◆ Short exercise: Identify all lines in the listing that include the word "None", and copy them out.

---------------

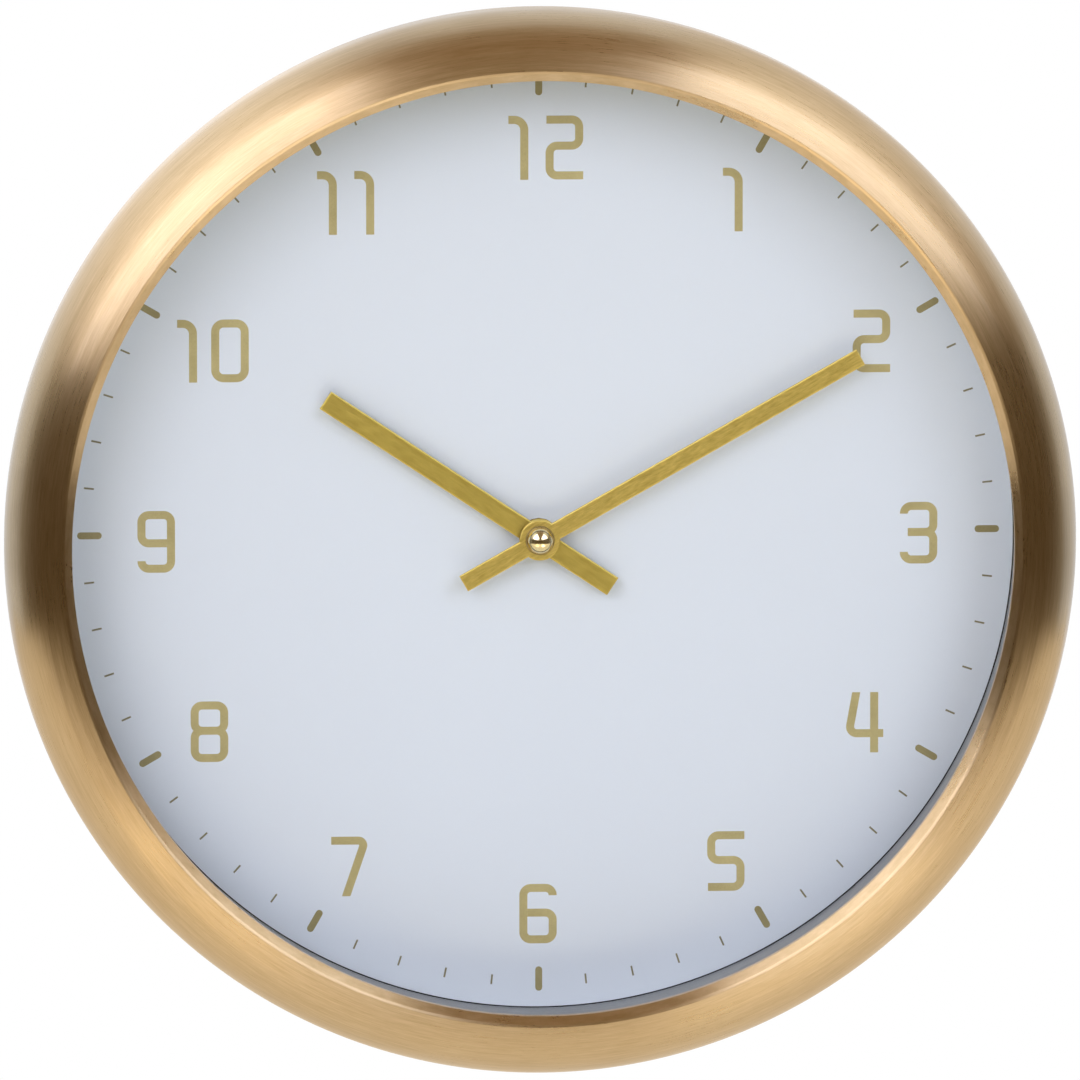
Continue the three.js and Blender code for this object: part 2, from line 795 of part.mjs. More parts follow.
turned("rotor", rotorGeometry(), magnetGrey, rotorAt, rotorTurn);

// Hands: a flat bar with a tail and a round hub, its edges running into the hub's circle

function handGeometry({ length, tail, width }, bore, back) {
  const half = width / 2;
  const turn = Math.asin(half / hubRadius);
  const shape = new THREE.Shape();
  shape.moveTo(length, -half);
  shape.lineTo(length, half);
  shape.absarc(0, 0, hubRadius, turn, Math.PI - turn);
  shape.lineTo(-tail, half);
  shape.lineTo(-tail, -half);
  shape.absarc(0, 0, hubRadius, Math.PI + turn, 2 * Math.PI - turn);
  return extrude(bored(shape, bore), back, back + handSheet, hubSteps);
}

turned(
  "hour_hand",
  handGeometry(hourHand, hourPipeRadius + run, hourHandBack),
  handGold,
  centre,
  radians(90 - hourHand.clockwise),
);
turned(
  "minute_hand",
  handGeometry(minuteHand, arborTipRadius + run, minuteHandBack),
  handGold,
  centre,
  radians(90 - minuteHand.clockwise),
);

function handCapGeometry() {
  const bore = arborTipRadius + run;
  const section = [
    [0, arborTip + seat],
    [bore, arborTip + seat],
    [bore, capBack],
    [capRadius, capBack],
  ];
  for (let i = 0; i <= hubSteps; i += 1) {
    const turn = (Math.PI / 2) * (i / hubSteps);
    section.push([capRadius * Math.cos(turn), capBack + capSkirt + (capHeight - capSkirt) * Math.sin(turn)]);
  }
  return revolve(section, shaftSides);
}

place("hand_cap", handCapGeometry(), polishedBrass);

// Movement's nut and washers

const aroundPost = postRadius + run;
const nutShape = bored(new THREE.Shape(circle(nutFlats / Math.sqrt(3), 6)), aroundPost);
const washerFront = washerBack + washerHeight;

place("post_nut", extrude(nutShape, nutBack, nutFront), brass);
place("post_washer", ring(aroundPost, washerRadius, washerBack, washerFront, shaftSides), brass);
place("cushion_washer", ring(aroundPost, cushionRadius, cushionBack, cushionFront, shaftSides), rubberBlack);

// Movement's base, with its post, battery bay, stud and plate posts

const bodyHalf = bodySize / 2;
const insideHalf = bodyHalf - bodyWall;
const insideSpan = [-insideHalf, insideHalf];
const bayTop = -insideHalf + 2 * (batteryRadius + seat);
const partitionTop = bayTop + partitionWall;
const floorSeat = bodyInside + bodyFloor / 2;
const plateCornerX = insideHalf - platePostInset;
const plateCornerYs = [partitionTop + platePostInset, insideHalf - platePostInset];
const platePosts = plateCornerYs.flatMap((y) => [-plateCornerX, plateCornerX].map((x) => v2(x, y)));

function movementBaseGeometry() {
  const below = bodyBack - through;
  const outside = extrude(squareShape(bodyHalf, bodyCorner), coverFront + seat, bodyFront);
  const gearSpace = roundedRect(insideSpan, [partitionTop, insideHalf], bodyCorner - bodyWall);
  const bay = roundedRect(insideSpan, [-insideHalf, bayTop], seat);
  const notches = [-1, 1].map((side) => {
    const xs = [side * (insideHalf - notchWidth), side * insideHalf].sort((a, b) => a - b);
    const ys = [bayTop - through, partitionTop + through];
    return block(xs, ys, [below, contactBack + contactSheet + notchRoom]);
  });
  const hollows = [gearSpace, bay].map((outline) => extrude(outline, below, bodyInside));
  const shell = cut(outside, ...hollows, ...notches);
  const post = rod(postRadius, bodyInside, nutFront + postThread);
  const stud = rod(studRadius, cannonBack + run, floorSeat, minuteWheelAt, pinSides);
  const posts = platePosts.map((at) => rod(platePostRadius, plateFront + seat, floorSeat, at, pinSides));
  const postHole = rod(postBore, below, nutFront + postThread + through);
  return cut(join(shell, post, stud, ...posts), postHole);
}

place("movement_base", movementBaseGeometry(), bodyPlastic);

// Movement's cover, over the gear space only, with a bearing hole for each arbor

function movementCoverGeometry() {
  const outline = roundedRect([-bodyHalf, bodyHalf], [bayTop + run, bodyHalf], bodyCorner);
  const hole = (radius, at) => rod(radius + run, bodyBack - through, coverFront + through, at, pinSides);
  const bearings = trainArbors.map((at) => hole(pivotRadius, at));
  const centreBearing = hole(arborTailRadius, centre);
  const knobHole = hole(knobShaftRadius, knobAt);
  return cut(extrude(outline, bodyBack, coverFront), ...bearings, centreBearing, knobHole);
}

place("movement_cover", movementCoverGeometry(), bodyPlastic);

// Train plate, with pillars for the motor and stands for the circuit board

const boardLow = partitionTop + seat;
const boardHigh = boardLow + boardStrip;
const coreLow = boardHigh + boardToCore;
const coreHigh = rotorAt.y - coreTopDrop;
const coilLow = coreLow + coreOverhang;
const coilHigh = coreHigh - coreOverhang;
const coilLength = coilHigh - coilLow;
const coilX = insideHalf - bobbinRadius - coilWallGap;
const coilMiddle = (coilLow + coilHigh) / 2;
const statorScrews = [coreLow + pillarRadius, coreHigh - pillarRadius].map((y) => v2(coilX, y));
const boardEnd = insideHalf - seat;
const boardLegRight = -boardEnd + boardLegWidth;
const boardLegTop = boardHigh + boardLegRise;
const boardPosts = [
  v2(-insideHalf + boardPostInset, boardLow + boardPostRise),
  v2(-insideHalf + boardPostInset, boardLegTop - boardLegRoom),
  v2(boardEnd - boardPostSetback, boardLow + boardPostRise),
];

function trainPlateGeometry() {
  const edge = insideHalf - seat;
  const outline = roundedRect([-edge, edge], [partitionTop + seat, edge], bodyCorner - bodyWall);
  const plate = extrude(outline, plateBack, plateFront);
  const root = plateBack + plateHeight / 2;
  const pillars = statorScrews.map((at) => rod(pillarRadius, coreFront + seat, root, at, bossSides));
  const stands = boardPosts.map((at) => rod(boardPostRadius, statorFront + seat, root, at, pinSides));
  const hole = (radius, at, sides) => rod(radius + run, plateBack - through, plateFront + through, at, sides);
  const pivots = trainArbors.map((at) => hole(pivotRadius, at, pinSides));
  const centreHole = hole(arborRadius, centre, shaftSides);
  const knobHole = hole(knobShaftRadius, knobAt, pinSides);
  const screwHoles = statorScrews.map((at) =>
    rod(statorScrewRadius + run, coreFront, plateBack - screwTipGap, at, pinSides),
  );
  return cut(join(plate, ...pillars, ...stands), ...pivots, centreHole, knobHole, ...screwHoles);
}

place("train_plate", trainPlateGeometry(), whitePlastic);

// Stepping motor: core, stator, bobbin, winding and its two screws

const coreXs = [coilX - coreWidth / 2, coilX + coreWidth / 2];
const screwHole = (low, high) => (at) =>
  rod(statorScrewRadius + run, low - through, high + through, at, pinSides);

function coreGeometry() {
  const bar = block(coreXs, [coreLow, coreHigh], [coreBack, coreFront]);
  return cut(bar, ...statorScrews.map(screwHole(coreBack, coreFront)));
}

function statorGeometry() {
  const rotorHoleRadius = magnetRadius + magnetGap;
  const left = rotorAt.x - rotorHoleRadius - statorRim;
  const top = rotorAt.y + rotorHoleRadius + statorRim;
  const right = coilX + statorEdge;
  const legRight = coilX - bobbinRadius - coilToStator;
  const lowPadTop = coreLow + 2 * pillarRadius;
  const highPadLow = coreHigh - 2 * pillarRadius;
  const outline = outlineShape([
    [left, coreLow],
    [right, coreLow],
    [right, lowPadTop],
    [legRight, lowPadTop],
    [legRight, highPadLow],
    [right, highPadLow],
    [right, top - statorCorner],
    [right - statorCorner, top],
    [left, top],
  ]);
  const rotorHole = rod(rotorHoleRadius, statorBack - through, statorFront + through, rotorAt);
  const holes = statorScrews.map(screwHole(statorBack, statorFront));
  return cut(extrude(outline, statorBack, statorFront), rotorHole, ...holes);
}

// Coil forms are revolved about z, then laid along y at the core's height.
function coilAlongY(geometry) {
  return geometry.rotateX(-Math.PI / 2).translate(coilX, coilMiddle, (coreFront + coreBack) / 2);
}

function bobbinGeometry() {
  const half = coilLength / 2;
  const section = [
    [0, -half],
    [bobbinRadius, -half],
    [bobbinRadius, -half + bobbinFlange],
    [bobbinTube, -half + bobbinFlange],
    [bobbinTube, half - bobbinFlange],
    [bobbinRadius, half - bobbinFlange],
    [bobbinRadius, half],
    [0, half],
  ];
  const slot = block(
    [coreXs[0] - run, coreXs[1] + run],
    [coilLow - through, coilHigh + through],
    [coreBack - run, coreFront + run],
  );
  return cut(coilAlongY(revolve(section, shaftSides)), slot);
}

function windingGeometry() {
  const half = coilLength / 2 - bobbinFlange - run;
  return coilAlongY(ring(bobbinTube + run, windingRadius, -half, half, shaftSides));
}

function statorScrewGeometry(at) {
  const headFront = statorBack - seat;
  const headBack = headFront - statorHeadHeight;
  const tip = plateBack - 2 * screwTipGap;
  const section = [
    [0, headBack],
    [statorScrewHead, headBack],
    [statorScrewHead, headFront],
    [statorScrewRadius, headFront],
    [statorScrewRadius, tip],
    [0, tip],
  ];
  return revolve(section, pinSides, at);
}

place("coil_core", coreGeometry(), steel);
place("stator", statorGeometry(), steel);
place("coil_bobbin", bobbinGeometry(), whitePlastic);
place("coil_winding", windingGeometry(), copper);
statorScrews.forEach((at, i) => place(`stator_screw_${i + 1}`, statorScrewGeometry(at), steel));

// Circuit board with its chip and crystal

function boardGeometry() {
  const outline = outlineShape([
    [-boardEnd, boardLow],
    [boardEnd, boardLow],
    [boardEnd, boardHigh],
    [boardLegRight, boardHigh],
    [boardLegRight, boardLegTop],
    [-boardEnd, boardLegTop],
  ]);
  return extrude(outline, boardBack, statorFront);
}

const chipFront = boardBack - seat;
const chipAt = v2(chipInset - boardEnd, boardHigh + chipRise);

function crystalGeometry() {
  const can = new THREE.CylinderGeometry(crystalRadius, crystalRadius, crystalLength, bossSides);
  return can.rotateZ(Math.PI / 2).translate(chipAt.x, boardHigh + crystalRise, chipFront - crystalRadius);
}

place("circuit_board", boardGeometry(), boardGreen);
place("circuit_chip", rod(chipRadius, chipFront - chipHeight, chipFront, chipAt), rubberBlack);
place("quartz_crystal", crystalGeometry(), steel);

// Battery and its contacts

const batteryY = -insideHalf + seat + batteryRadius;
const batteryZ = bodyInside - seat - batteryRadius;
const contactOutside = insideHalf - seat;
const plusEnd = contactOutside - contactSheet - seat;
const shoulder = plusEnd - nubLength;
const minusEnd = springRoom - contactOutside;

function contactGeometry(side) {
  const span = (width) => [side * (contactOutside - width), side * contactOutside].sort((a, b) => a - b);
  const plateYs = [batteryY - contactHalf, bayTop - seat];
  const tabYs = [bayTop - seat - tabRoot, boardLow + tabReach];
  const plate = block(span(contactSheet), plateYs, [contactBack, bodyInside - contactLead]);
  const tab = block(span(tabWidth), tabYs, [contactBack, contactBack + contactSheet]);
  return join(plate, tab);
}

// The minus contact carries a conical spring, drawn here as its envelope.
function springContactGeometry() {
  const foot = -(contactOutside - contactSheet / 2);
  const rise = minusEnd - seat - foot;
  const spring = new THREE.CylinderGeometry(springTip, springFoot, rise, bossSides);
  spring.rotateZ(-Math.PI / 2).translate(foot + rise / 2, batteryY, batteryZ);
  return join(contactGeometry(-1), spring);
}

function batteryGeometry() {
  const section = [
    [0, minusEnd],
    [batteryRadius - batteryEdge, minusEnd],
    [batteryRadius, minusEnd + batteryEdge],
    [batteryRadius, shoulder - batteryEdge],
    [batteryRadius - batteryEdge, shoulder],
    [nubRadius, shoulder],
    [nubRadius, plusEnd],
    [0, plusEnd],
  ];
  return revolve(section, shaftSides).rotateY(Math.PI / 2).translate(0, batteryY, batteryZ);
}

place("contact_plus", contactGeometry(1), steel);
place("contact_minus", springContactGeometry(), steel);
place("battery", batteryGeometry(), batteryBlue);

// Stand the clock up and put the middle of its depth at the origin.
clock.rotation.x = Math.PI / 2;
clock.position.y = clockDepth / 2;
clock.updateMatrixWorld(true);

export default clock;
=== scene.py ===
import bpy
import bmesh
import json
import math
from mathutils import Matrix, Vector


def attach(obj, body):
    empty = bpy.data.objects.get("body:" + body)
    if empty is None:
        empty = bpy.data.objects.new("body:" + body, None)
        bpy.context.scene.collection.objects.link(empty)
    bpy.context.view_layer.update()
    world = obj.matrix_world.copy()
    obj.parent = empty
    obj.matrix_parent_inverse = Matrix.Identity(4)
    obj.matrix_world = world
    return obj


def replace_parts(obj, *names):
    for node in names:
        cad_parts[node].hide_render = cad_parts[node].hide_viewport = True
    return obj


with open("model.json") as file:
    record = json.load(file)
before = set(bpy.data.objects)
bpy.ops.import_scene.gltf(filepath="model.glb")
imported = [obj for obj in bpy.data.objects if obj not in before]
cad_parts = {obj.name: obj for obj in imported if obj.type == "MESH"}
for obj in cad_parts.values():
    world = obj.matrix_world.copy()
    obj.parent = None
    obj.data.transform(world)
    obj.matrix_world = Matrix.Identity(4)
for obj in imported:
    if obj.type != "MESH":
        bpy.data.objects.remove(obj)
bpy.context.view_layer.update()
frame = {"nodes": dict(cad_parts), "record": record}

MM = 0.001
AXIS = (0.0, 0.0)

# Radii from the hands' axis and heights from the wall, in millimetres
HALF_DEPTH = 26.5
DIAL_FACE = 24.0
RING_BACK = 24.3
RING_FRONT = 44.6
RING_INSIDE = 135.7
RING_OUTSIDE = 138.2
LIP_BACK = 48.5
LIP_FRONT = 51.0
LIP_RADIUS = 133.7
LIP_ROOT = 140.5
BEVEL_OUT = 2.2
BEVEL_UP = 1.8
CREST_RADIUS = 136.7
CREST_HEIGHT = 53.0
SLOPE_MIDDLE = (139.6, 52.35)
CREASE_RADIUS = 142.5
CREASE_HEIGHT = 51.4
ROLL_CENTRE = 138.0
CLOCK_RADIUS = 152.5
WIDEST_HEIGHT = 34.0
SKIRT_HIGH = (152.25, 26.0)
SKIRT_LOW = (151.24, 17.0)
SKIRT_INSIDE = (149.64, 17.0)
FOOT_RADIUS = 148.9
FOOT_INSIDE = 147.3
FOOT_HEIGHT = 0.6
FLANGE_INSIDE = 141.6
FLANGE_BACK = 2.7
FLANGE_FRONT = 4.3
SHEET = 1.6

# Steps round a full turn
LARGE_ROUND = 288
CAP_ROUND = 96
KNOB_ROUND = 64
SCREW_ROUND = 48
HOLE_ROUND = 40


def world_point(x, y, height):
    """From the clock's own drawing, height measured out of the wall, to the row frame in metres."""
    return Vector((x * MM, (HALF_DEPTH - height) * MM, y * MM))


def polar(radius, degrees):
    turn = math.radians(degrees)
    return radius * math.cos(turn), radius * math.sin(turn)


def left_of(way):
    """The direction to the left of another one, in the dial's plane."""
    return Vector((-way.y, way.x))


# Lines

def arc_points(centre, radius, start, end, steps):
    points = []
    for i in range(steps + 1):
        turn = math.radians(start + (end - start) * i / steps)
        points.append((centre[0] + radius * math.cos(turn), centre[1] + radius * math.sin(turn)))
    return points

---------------

◆ Solution for this exercise:
    if empty is None:
        empty = bpy.data.objects.new("body:" + body, None)
    obj.parent = None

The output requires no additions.